■ Supplied information
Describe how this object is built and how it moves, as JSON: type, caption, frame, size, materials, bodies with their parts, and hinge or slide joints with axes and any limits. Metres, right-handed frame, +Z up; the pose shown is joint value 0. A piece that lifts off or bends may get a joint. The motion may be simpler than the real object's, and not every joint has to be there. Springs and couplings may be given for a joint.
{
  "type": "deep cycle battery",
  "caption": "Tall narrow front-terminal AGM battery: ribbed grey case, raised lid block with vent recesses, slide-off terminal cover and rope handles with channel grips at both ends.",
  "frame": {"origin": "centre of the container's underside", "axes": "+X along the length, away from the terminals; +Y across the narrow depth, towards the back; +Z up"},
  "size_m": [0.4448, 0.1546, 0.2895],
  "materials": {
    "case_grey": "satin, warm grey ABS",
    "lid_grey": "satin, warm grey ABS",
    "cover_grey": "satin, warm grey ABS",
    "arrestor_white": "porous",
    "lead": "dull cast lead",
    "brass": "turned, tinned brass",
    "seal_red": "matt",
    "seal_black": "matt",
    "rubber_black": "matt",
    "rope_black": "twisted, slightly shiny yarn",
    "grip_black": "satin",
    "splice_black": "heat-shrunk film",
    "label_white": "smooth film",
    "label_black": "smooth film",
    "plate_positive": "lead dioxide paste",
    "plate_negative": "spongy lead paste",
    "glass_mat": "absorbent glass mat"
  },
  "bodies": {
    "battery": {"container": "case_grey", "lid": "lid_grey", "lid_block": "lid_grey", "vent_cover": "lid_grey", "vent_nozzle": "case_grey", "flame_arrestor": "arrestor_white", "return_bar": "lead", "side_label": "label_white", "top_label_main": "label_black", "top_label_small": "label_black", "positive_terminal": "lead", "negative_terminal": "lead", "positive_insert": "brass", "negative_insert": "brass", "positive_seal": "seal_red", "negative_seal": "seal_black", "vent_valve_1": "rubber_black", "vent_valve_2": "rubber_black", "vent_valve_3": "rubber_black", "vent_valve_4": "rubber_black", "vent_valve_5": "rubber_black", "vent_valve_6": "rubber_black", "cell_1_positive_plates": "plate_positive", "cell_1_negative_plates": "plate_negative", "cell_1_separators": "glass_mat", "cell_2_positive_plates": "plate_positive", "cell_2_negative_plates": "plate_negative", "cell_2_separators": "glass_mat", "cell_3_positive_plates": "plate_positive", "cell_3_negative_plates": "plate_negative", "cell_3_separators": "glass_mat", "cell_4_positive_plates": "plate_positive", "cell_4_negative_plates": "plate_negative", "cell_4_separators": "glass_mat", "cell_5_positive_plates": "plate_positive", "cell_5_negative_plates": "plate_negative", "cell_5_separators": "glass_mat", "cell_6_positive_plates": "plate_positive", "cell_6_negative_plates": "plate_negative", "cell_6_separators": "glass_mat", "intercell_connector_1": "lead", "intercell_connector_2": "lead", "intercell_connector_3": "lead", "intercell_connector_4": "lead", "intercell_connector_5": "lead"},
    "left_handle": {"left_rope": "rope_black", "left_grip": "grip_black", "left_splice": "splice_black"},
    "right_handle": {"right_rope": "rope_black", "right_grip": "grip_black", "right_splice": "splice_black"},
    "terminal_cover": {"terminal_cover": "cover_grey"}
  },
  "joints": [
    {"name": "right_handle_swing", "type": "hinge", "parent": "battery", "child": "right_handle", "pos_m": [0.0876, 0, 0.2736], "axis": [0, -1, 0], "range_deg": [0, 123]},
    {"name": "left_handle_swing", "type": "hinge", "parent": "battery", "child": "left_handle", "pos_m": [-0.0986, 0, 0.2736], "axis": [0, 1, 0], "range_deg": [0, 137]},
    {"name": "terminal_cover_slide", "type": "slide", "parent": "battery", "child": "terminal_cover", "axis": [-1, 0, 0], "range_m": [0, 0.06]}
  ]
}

■ Goal
Retype the material in full. Each word must match.

■ Solution for this exercise
Describe how this object is built and how it moves, as JSON: type, caption, frame, size, materials, bodies with their parts, and hinge or slide joints with axes and any limits. Metres, right-handed frame, +Z up; the pose shown is joint value 0. A piece that lifts off or bends may get a joint. The motion may be simpler than the real object's, and not every joint has to be there. Springs and couplings may be given for a joint.
{
  "type": "deep cycle battery",
  "caption": "Tall narrow front-terminal AGM battery: ribbed grey case, raised lid block with vent recesses, slide-off terminal cover and rope handles with channel grips at both ends.",
  "frame": {"origin": "centre of the container's underside", "axes": "+X along the length, away from the terminals; +Y across the narrow depth, towards the back; +Z up"},
  "size_m": [0.4448, 0.1546, 0.2895],
  "materials": {
    "case_grey": "satin, warm grey ABS",
    "lid_grey": "satin, warm grey ABS",
    "cover_grey": "satin, warm grey ABS",
    "arrestor_white": "porous",
    "lead": "dull cast lead",
    "brass": "turned, tinned brass",
    "seal_red": "matt",
    "seal_black": "matt",
    "rubber_black": "matt",
    "rope_black": "twisted, slightly shiny yarn",
    "grip_black": "satin",
    "splice_black": "heat-shrunk film",
    "label_white": "smooth film",
    "label_black": "smooth film",
    "plate_positive": "lead dioxide paste",
    "plate_negative": "spongy lead paste",
    "glass_mat": "absorbent glass mat"
  },
  "bodies": {
    "battery": {"container": "case_grey", "lid": "lid_grey", "lid_block": "lid_grey", "vent_cover": "lid_grey", "vent_nozzle": "case_grey", "flame_arrestor": "arrestor_white", "return_bar": "lead", "side_label": "label_white", "top_label_main": "label_black", "top_label_small": "label_black", "positive_terminal": "lead", "negative_terminal": "lead", "positive_insert": "brass", "negative_insert": "brass", "positive_seal": "seal_red", "negative_seal": "seal_black", "vent_valve_1": "rubber_black", "vent_valve_2": "rubber_black", "vent_valve_3": "rubber_black", "vent_valve_4": "rubber_black", "vent_valve_5": "rubber_black", "vent_valve_6": "rubber_black", "cell_1_positive_plates": "plate_positive", "cell_1_negative_plates": "plate_negative", "cell_1_separators": "glass_mat", "cell_2_positive_plates": "plate_positive", "cell_2_negative_plates": "plate_negative", "cell_2_separators": "glass_mat", "cell_3_positive_plates": "plate_positive", "cell_3_negative_plates": "plate_negative", "cell_3_separators": "glass_mat", "cell_4_positive_plates": "plate_positive", "cell_4_negative_plates": "plate_negative", "cell_4_separators": "glass_mat", "cell_5_positive_plates": "plate_positive", "cell_5_negative_plates": "plate_negative", "cell_5_separators": "glass_mat", "cell_6_positive_plates": "plate_positive", "cell_6_negative_plates": "plate_negative", "cell_6_separators": "glass_mat", "intercell_connector_1": "lead", "intercell_connector_2": "lead", "intercell_connector_3": "lead", "intercell_connector_4": "lead", "intercell_connector_5": "lead"},
    "left_handle": {"left_rope": "rope_black", "left_grip": "grip_black", "left_splice": "splice_black"},
    "right_handle": {"right_rope": "rope_black", "right_grip": "grip_black", "right_splice": "splice_black"},
    "terminal_cover": {"terminal_cover": "cover_grey"}
  },
  "joints": [
    {"name": "right_handle_swing", "type": "hinge", "parent": "battery", "child": "right_handle", "pos_m": [0.0876, 0, 0.2736], "axis": [0, -1, 0], "range_deg": [0, 123]},
    {"name": "left_handle_swing", "type": "hinge", "parent": "battery", "child": "left_handle", "pos_m": [-0.0986, 0, 0.2736], "axis": [0, 1, 0], "range_deg": [0, 137]},
    {"name": "terminal_cover_slide", "type": "slide", "parent": "battery", "child": "terminal_cover", "axis": [-1, 0, 0], "range_m": [0, 0.06]}
  ]
}